Editor’s note: Each day this week, we will look back at a memorable moment or series of events from Georgia's 2012 season. In today’s final installment, we recall Malcolm Mitchell's touchdown catch against Florida that proved to be the game-winning score.
ATHENS, Ga. -- There might be a dozen plays from throughout Georgia's season that if the Bulldogs player didn't make the play he did, exactly when he did, the entire trajectory of the season might have been different.
We've covered some of them this week, including Jarvis Jones' key fourth-quarter takeaways in wins against Missouri and Florida and Connor Norman's heads-up onside kick recovery against Kentucky.
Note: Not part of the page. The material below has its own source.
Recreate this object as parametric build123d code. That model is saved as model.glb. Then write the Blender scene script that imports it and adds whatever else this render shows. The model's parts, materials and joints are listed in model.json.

But perhaps the greatest example of timely playmaking might have come in the Bulldogs' 17-9 win against then-unbeaten Florida, when Malcolm Mitchell turned a short pass into a 45-yard touchdown play.
Mitchell had been locked in a war of wills all afternoon with a fellow motormouth, Florida cornerback Loucheiz Purifoy and actually got himself briefly removed from the game by coach Mark Richt in the fourth quarter for drawing a 15-yard unsportsmanlike conduct penalty after a post-play incident with Purifoy.
Purifoy might have won that battle, but Mitchell won the war soon thereafter. Three plays after drawing the 15-yard penalty, Mitchell escaped from Purifoy to catch a third-and-5 pass from Aaron Murray just beyond the first-down marker at Florida's 38. A first down was not all Mitchell had on his mind immediately after shedding the Gators defender and looking at the wide-open swath of green grass in front of him as he turned upfield.
The speedster had sprinted to the Gators' 15 by the time he encountered his next defender, cutting inside a lunging Matt Elam to continue his trek toward the end zone. Next he blasted through tackle attempts by Jon Bostic and De'Ante Saunders at the 5 before high stepping into the end zone for a touchdown that pushed Georgia's lead to 17-9 with 7:11 remaining, with utter delirium breaking out on the Bulldogs' sideline and throughout Georgia's half of EverBank Field.
Jones and the defense still had to make one final stand before the Bulldogs' win was secure, but Georgia desperately needed a touchdown when Mitchell finally made the game's biggest offensive play. The Bulldogs and Gators finished with identical 7-1 SEC records at the end of the regular season, but Georgia's head-to-head win -- made possible by Mitchell's explosive skills with the ball in his hands -- was the difference between an appearance in the conference championship game and watching the game from home.
It also represented the hated Gators' only loss of the season -- and the first time since 1988-89 that Georgia has beaten Florida in back-to-back years -- and blocked Florida from BCS championship game consideration, which in hindsight might be the sweetest part about the victory for Bulldogs fans.